Community and Team Spirit
Running is a solitary pursuit, many hours of training are conducted alone, the main person you are competing against is yourself, and when you have a bad day at the office there is no team around you that can compensate for and disguise that fact.
In the middle of a race, it is you, your demons, your mental battles and your determination and ability to dig deep that count.
Your successes and defeats, your achievements and your failures are primarily yours to process, and the value they hold is for you to extract and to understand.
Yet running is anything but a solitary sport – one of the best parts of the weekend for me, was spending time with some really awesome, likeminded, positive, friendly, supportive and amazing people. There is an amazing camaraderie among endurance runners, and that cuts across ability levels, age groups and backgrounds. At some level we understand each other, and whether you’re going to smash out 100km in about 7 and a half hours (this weekend’s winner came in around 7:35), thrash out a determined 100k in over 14 hours (final finisher came in around 14:20), or somewhere in between, personal limits are going to be pushed, new achievements made, discoveries about yourself made, and an awful lot of hard work and determination will be required.
But it’s not just the runners – the mini tent/marquee city that popped up in Australind this weekend was visible evidence of a festival/carnival atmosphere, a gathering of runners and supporters, a sense of community, a chance to catch up with friends old and new….. put simply, a party – though perhaps better described as a really painful way of camping…
Whatever it is, it is awesome. The runners, the supporters, the family atmosphere (there was a kids’ 6km event at 9am), the amazing amazing amazing army of volunteers, and the race directors themselves… all combine to be part of what we al consider to be our “family”. The ultra running community…
Personal Growth
So that’s the external stuff, however there is a whole other level of reasons why we do these things, and these are less obvious, less tangible, and deeply personal.
A recent conversation with friends produced the quote “how lucky we are that life is so good that we have to pay good money to take part in events that push our limits”… when you think about it, how much truth is contained in that one line?
We are designed to run, walk, hunt, survive, endure extreme conditions – it’s how the human species evolved and survived. Yet at the same time we have developed technology and, for those in developed countries, life is devoid of the dangers our primal ancestors faced, and we really do live in a warm cosy bubble.
Endurance running, for my money, gives us back these things. It gives us back the feeling of being alive, ironically often through experiences that make us feel physically, mentally and emotionally drained.
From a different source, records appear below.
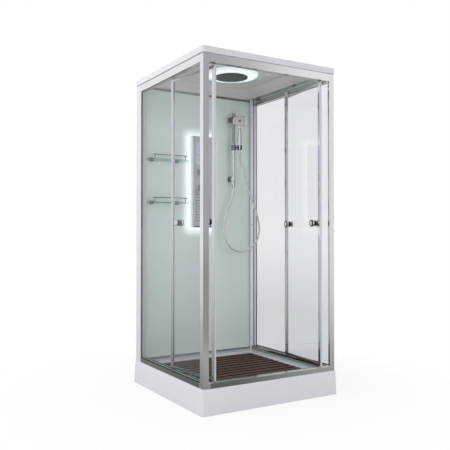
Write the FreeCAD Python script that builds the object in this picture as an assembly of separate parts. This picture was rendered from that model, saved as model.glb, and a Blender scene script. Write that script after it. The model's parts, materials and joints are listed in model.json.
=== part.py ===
import FreeCAD, Part
import math
import os
from FreeCAD import Vector

# Shower enclosure, 1000 x 1000 x 2150 mm, in millimetres.
# Origin at the centre of the tray's underside, +Z up, the open front faces -Y.
# The door leaves stand open, each beside its side pane, as the rest pose.

# Overall plan and heights
plan_side = 1000.0
total_height = 2150.0
tray_height = 150.0
roof_height = 67.0
roof_rim_height = 37.0
ceiling_drop = 22.0
frame_inset = 13.0
roof_inset = 5.0

# Shared clearances and overruns
flat_gap = 0.3
curve_gap = 0.3
running_gap = 0.06
overrun = 20.0
fit_share = 0.9

# Tray
tray_batter = 5.0
tray_wall = 5.0
tray_corner_r = 14.0
tray_edge = 4.0
basin_side_margin = 107.0
basin_end_margin = 146.0
basin_floor_z = 95.0
basin_taper = 12.0
basin_corner_r = 14.0
notch_width = 120.0
notch_height = 70.0

# Floor slats and battens
slat_count = 11
slat_gap = 13.5
slat_side_gap = 11.5
slat_end_gap = 11.0
slat_thickness = 18.0
slat_sink = 10.0
slat_chamfer = 1.5
batten_width = 30.0
batten_inner_x = 120.0
batten_end = 52.0

# Floor bars and levelling feet under the basin
bar_side = 25.0
bar_wall = 2.0
bar_margin = 50.0
bar_waste_gap = 65.0
foot_reach = 300.0
foot_pad_r = 25.0
foot_pad_height = 8.0
foot_stud_r = 6.0
foot_nut_r = 10.0
foot_nut_height = 10.0

# Sides of the flat-sided rounds
nut_side_count = 6
bar_side_count = 8
pad_side_count = 12
knob_side_count = 16
disc_side_count = 24
corner_side_count = 3

# Waste
waste_margin = 215.0
waste_hole_r = 30.0
waste_wall = 2.5
waste_flange_r = 42.0
waste_flange_thickness = 5.0
waste_cover_thickness = 4.0
waste_cover_slots = 6
waste_cover_slot_width = 5.0
waste_cover_slot_start = 10.0
waste_cover_slot_length = 22.0
trap_r = 36.0
trap_bottom_z = 22.0
spigot_r = 20.0
spigot_z = 46.0
spigot_end_margin = 110.0
spigot_length = 60.0
spigot_neck_r = 18.8

# Posts
front_post_width = 38.0
front_post_depth = 14.0
post_wall = 2.0
back_post_width = 42.0
back_post_depth = 77.0
post_screw_inset = 31.0
post_screw_low = 88.0
post_screw_high = 97.0
screw_head_r = 4.0
screw_head_height = 2.0
screw_shank_r = 2.0
screw_length = 14.0

# Panes and back panel
pane_thickness = 5.0
pane_inset = 3.0
pane_grip = 8.0
panel_thickness = 6.0
panel_inset = 32.0
panel_channel_height = 15.0
panel_channel_wall = 2.0
bead_width = 3.0
bead_height = 4.0

# Rails
track_inset = 37.0
bottom_rail_width = 50.0
bottom_rail_height = 30.0
guide_slot_depth = 25.0
guide_pin_r = 5.0
rail_chamber_width = 13.0
rail_wall = 3.0
top_rail_width = 55.0
top_rail_height = 49.0
top_rail_wall = 2.0
track_thickness = 2.5
track_width = 36.5
pane_channel_height = 16.0
corner_slab_height = 23.0
corner_pin_r = 6.0
corner_pin_drop = 2.0

# Door leaves, laid out along the leaf from its rear pivot
leaf_meeting = 21.5
rest_angle = 7.1
stile_overhang = 17.0
stile_width = 25.0
stile_depth = 16.0
stile_groove = 5.0
stile_chamfer = 2.0
leaf_bar_height = 14.0
leaf_bar_depth = 10.0
leaf_bottom_gap = 4.0
leaf_top_gap = 10.0
seal_thickness = 2.0
seal_width = 9.0
guide_pin_reach = 20.0

# Door knobs
knob_inset = 46.0
knob_z = 1108.0
knob_outer_cap_r = 12.0
knob_outer_cap = 7.0
knob_foot_r = 11.5
knob_waist = 7.0
knob_stem_r = 6.0
knob_stem = 22.0
knob_disc_r = 19.5
knob_disc = 13.0
knob_edge = 2.5
knob_hole_r = 5.0
knob_bolt_r = 4.6

# Door carriages
wheel_r = 8.0
wheel_width = 8.0
wheel_spacing = 24.0
wheel_offset = 5.0
wheel_side_gap = 1.0
axle_r = 2.5
axle_head = 1.2
plate_thickness = 3.0
plate_width = 38.0
plate_top_drop = 27.0
foot_plate_width = 26.0
foot_plate_gap = 3.0
pivot_pin_r = 3.0
pivot_pin_reach = 16.0

# Roof shell
roof_sheet = 4.0
roof_corner_r = 22.0
dome_foot_margin = 63.0
dome_slope_run = 87.0
dome_corner_r = 70.0
roof_lip_return = 12.0
roof_well_step = 5.5

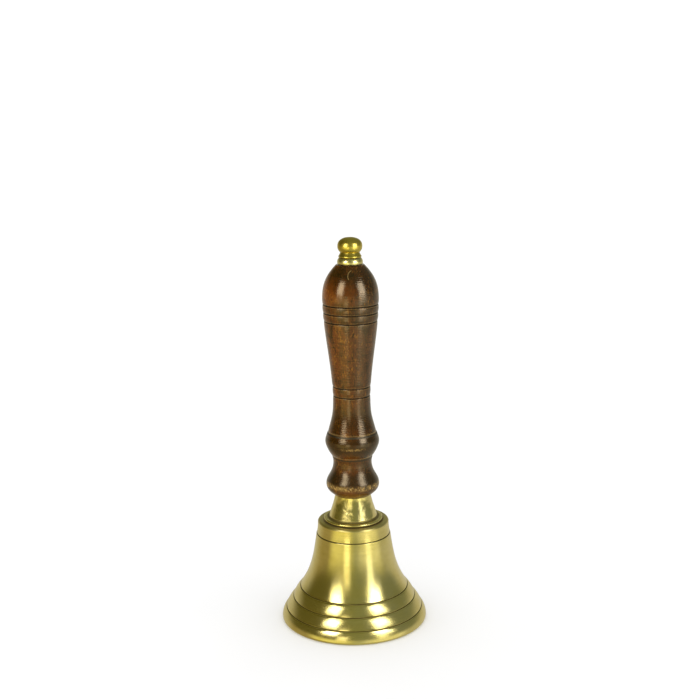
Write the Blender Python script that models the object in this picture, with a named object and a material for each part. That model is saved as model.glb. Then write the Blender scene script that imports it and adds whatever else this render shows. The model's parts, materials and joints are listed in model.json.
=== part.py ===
"""Hand bell: a turned brass bell on a turned wooden handle, clamped together by one tie rod.

The rim of the bell lies in the plane z = 0 and the handle points along +Z. Everything is a stack
on the Z axis: bell, neck socket, handle, finial collar, finial ball. The tie rod runs through the
stack, and the clapper hangs from its lower eye inside the bell.
"""

import math

import bmesh
import bpy
from mathutils import Vector

MM = 0.001
GAP = 0.3 * MM                  # between pieces that touch

# Bell, from the rim upwards
RIM_RADIUS = 47.3 * MM
RIM_ROUND = 1.5 * MM            # height of the rounded lower edge of the rim
RIM_FLAT_IN = 0.9 * MM          # how far the flat under the rim starts inside the widest point
RIM_WALL = 4.4 * MM
BELL_WALL = 3.0 * MM
LIP_RISE = 7.8 * MM             # from the rim plane to the first scored line
LIP_IN = 2.8 * MM
BAND_COUNT = 2
BAND_RISE = 7.0 * MM
BAND_IN = 4.65 * MM
LIP_SWELL = 0.6 * MM
BAND_SWELL = 0.3 * MM
FLARE_RISE = 36.0 * MM
WAIST_RADIUS = 24.0 * MM
FLARE_LEAD = (0.72, 0.32)       # leads and trails are shares, as curve() says
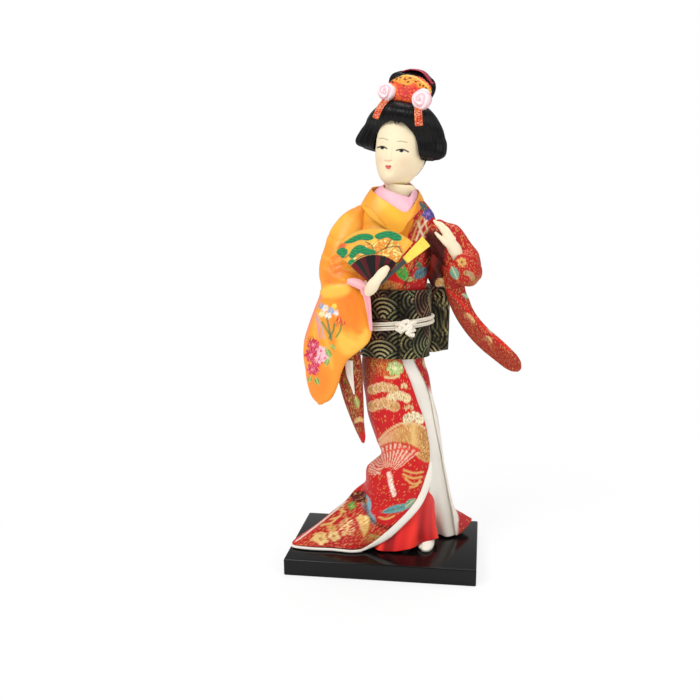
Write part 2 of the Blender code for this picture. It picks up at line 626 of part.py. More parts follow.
# sash, cord with its knot, and the bow on the back
sash_heights = np.linspace(SASH_BOTTOM, SASH_TOP, 7)
sash = shell("sash", body_grid(sash_heights, ROUND, SASH_OUT), body_grid(sash_heights, ROUND, SASH_IN), "sash",
             around=True)
cords = []
for name, level in (("cord_upper", CORD_RADIUS + 0.15), ("cord_lower", -CORD_RADIUS - 0.15)):
    rings = []
    for t in [2 * math.pi * k / 40 for k in range(40)]:
        height = 123.2 + level + 1.7 * math.cos(t)
        middle = raised(body, body_row(height), t, CORD_CENTRE)
        outward = raised(body, body_row(height), t, CORD_CENTRE + 1.0) - middle
        outward[2] = 0.0
        outward = outward / np.linalg.norm(outward)
        rings.append(ellipse(middle, outward * CORD_RADIUS, (0, 0, CORD_RADIUS), 6))
    rings = np.array(rings)
    points = list(rings.reshape(-1, 3))
    faces = []
    for r in range(40):
        for s in range(6):
            q, p = (r + 1) % 40, (s + 1) % 6
            faces.append((r * 6 + s, r * 6 + p, q * 6 + p, q * 6 + s))
    cords.append(solid(name, points, faces, "white"))
knot_x, knot_y, knot_z = 10.6, -11.6, 123.0
cord_knot = loft("cord_knot", [ellipse((knot_x + dx, knot_y, knot_z), (0, r * 0.62, 0), (0, 0, r), 16)
                               for dx, r in ((-4.2, 1.8), (-3.0, 3.3), (-1.0, 3.9), (1.4, 4.0), (3.2, 3.2),
                                             (4.4, 1.8))], "white")
waist = body_blank("waist", SASH_BOTTOM - 4, SASH_TOP + 4, SASH_OUT)
cut(cord_knot, *cords)
cut(cord_knot, waist)
bow_rings = []
for x, share in ((-1.0, 0.55), (-0.94, 0.85), (-0.6, 1.0), (0.0, 0.96), (0.6, 1.0), (0.94, 0.85), (1.0, 0.55)):
    ring = []
    for k in range(24):
        t = 2 * math.pi * k / 24
        c, s = math.cos(t), math.sin(t)
        ring.append((7.0 + BOW_HALF_WIDTH * x, 20.0 + 6.6 * share * math.copysign(abs(c) ** 0.6, c),
                     123.0 + BOW_HALF_HEIGHT * (0.86 + 0.14 * share) * math.copysign(abs(s) ** 0.5, s)))
    bow_rings.append(ring)
bow = loft("sash_bow", bow_rings, "sash")
cut(bow, waist, *cords)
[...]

It gives us, through training, a regular dose of stress, elevated heart rate, adrenaline, flight or fight, and good healthy physical activity.
it gets us out of our chairs, it makes our lifestyles more active, it is physically and emotionally nourishing…
As if that were not enough, the focus, the discipline, the planning, the sheer satisfaction of setting a goal, executing the plan, and then testing yourself against a goal – these are all positive behaviours that improve and enhance us, transferable to other areas of life and, quite frankly, rewarding in and of themselves.
There is nothing quite like the feeling of achieving a goal, there is nothing quite like taking a failure or setback and dealing with it, there is nothing quite like reaffirming your commitment to a path or goal, going back to the drawing board and planning the next phase of training, the next goal, the next personal frontier…
To go back to the idea of community, I think it is this more personal experience that, perhaps ironically, draws us together as a community. We get it, we understand each other, we understand the joy to be found in pain and the positives to be found in the deepest darkest moments of a training cycle or an event.
We are ultra runners, and we do it because we can.